NEW YEAR'S EVE IN WINNIPEG
"A night out on the town circa 1913"
By George Siamandas
"A night out on the town circa 1913"
By George Siamandas
In Winnipeg's hey day: 1913, the two top places to celebrate would have been the Fort Garry Hotel and the Royal Alexandra. The Fort Garry Hotel had just opened that December. The Royal Alexandra had seven years experience under its belt had just reopened after a major upgrading. But many other hotels competed for these events. The St. Charles for example promoted an evening complete with dinner for $1.00. Dinner and dancing were also available Saturday and Wednesday evenings for $1.00 at the Royal Alex.. If you preferred Saturday afternoon tea, sandwiches and other treats it cost only 40 cents at the Royal Alexandra.
DANCING
The Coliseum opened just in time for the holiday season December 16, 1912. It was Winnipeg's first hall exclusively designed for dancing. It was located on Fort which became Winnipeg's early auto district and which still has a couple of bars. Five hundred couples swayed to AF Demkler's 12 piece band. Dancing was from 8:30 to 12:30 pm and lessons were available at 7:00 pm. It became the Alhambra Dance Hall in 1918 but closed down in the mid 1920s
FORT GARRY HOTEL
The Fort Garry had just opened for the Christmas Season in 1913 and it was the CN's answer to the luxury railway hotel. The first grand event was the Victorian Order of Nurses Ball. Sir Rodmond Roblin and Mayor Deacon attended along with all the pillars of Winnipeg society. The completion of the Grand Trunk Pacific's Hotel Fort Garry, (originally to be called the Selkirk), was described as a milestone for Winnipeg in progress from a pioneering community. Newspapers carried detailed descriptions of which lady was there and what she wore to this grand event. In the 1970s and 1980s the Fort Garry was an uncertain future but has been revived to its original elegance.
THE ROYAL ALEXANDRA
The Royal Alex opened in 1906 and was considered the CPR's finest at the time. In anticipation of the Fort Garry's opening the Royal Alexandra was expanded and made even more lavish about 1910. With 450 rooms and luxurious finishes it was the show piece of the city. Royalty like Kind Edward VIII stayed there. A woman writing in the 1967 Free Press about having once lived at the Royal Alex as a young girl in the 1920s, remembers going into the vice regal suite after he had stayed, and laying on the bed before it was made up by the chambermaids. All the top players that appeared at Pantages or the Orpheum Theatre stayed at the Royal Alex. And when the President to CPR came to stay every employee wore white gloves. For decades the Royal Alex was the social centre of Winnipeg with a huge rotunda and large dining rooms. Murals told the story for Manitoba and the Royal suite rented for $1,000 a night.

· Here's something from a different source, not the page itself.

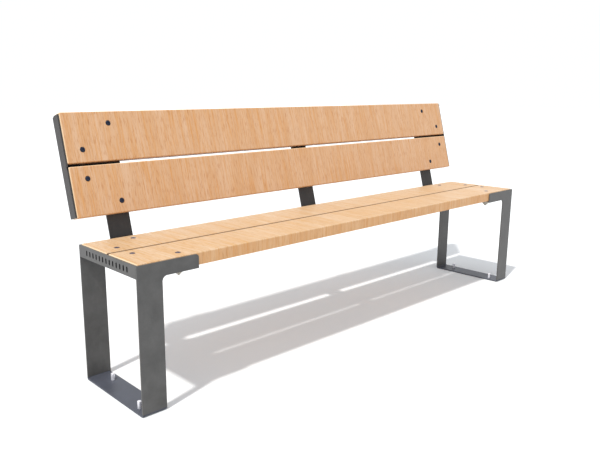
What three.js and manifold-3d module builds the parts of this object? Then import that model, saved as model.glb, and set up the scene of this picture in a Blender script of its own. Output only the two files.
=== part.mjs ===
// A park bench with a backrest: two seat boards and two back boards, carried by two end frames of welded
// and folded steel plate and by a third support of bent flat bar near the middle. Millimetres, +Z up,
// +X along the bench; the sitter faces -Y. The origin is on the ground under the middle of the bench's box.
import * as THREE from "three";
import { mergeVertices } from "three/addons/utils/BufferGeometryUtils.js";
import Module from "manifold-3d";

const wasm = await Module();
wasm.setup();

// Overall sizes
const LENGTH = 2010; // over the two end frames
const DEPTH = 334; // over the front and rear leg plates
const FRAME_TOP = 438; // top edge of the steel round the seat
const STEEL = 5; // every plate and bar
const BEND_INNER = 3; // fold radii
const BEND_OUTER = BEND_INNER + STEEL;

// Boards
const BOARD_WIDTH = 157;
const BOARD_THICKNESS = 38;
const BOARD_ARRIS = 3; // chamfer on the long edges
const SEAT_GAP = 9;
const BACK_GAP = 10;
const WOOD_CLEARANCE = 0.5; // between wood and the steel that surrounds it
const BOARD_LENGTH = LENGTH - 2 * (STEEL + WOOD_CLEARANCE);
const SEAT_TOP = FRAME_TOP + 3; // the wood stands slightly proud of the steel
const SEAT_FRONT = STEEL + WOOD_CLEARANCE;

// End frames
const LEG_WIDTH = 80;
const ARM_LENGTH = 203; // along the seat edge, from the outer face
const FRONT_ARM_HEIGHT = 42;
const ARM_CORNER = 10;
const LEG_FILLET = 15;
const APRON_HEIGHT = 37;
const TRAY_TOP = SEAT_TOP - BOARD_THICKNESS;
const TRAY_LENGTH = 199; // inner edge of the tray, from the outer face
const REAR_ARM_HEIGHT = FRAME_TOP - TRAY_TOP; // the rear arm stands on the tray
const SLOT_COUNT = 13; // plain shallow slots in the end apron
const SLOT_PITCH = 19.5;
const SLOT_DEPTH = 2.5;
const SLOT_WIDTH = 7;
const SLOT_HEIGHT = 17;

// Backrest, in its own frame: Y behind the front face of the boards, Z up the slope
const BACK_TILT = THREE.MathUtils.degToRad(15);
const BACK_Y = 339.8; // lower front edge
const BACK_Z = 515.8;
const BACK_HEIGHT = 2 * BOARD_WIDTH + BACK_GAP;
const SUPPORT_WIDTH = 80;
const SUPPORT_FRONT = BOARD_THICKNESS + 0.3;
const SUPPORT_TOP = BACK_HEIGHT - 5;
const SUPPORT_BOTTOM = 2; // lower edge of the wide plate
const MIDDLE_X = LENGTH / 2 + 8; // the third support stands slightly right of the middle
const MIDDLE_FOOT_FRONT = 14; // front end of its foot
const FLANGE_FRONT = 3; // behind the front face of the boards
const FLANGE_BEND = 1; // inner radius of its fold
const FLANGE_CLIP = [16, 7]; // clipped upper rear corner, depth and height

// Screws through the boards into the end frames
const SCREW_HEAD_RADIUS = 8;
const SCREW_HEAD_SUNK = 2.5;
const SCREW_HEAD_PROUD = 1.5;
const SCREW_RADIUS = 5;
const SCREW_REACH = 55; // from the board's face to the end
const SCREW_CHAMFER = 1.5;
const SCREW_CLEARANCE = 0.4;
const SCREW_NEAR_X = 60; // from the outer face of the end frame
const SCREW_FAR_X = 161;
const SCREW_OUTER_EDGE = 38; // from the pair's outer edges, and from the gap between the boards
const SCREW_INNER_EDGE = 40;

// Pointed cap nuts on those screws, against the far side of the steel
const NUT_RADIUS = 16;
const NUT_RIM = 9.7; // height of the plain rim
const NUT_HEIGHT = NUT_RIM + NUT_RADIUS; // the point slopes at 45 degrees
const NUT_BORE = 14.5; // depth of the blind bore

// Wood screws of the third support, heads against the steel
const WOOD_SCREW_HEAD = [6, 3]; // radius, height
const WOOD_SCREW_RADIUS = 3;
const WOOD_SCREW_REACH = 30; // from under the head to the point
const WOOD_SCREW_POINT = 7;

// Ground anchor studs
const STUD_RADIUS = 6;
const STUD_TOP = 27;
const STUD_CHAMFER = 1;
const STUD_PLACES = { front: [20, 52], rear: [54, 268] }; // from the base plate's left edge and the front

const ROUND_STEPS = 16; // flats round a screw, a stud or its hole
const ARC_STEPS = 8; // flats on each fold, fillet and slot end
const THROUGH = 1; // how far a cutter runs past the piece it cuts

const WOOD = { color: 0xe3b98c, roughness: 0.55, metalness: 0 };
const POWDER_COAT = { color: 0x6b6c6b, roughness: 0.42, metalness: 0.3 };
const DARK_STEEL = { color: 0x232a38, roughness: 0.4, metalness: 0.7 };
const BRIGHT_STEEL = { color: 0xc9c9cf, roughness: 0.35, metalness: 0.9 };
const DULL_STEEL = { color: 0x8d877c, roughness: 0.5, metalness: 0.8 };

function solidOf(geometry) {
  const plain = geometry.index ? geometry.toNonIndexed() : geometry.clone();
  plain.deleteAttribute("normal");
  plain.deleteAttribute("uv");
  const merged = mergeVertices(plain, 1e-3);
  const vertProperties = merged.attributes.position.array;
  const triVerts = new Uint32Array(merged.index.array);
  return new wasm.Manifold(new wasm.Mesh({ numProp: 3, vertProperties, triVerts }));
}

function geometryOf(solid) {
  const mesh = solid.getMesh();
  const geometry = new THREE.BufferGeometry();
  geometry.setAttribute("position", new THREE.BufferAttribute(mesh.vertProperties, 3));
  geometry.setIndex(new THREE.BufferAttribute(mesh.triVerts, 1));
  return geometry;
}

function cut(geometry, cutters) {
  return geometryOf(cutters.reduce((rest, cutter) => rest.subtract(solidOf(cutter)), solidOf(geometry)));
}

function join(...geometries) {
  return geometryOf(geometries.map(solidOf).reduce((all, next) => all.add(next)));
}

function addPart(parent, name, geometry, finish) {
  const mesh = new THREE.Mesh(geometry, new THREE.MeshStandardMaterial(finish));
  mesh.name = name;
  parent.add(mesh);
}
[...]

THE LAST NEW YEAR'S EVE EVENT AT THE ROYAL ALEX
But the dancing finally stopped. The Royal Alexandra Hotel closed on Dec 31 1967 and its last event that evening was the wedding of Sandra Gross and Jim Linton the head of Winnipeg Hydro. Winnipeg's old jewel of a hotel was demolished in 1971. Located in the toughest part of town, the CPR sold off the station and the Royal Alex site has remained a green piece of land.
In small irony to the CPR railway that supplanted the aboriginal way of life, the native community now owns the station that epitomized the forces that ended the old nomadic life of the Indians. And all around the CPR Station, aboriginals have started to recover and reform the city that once displaced them.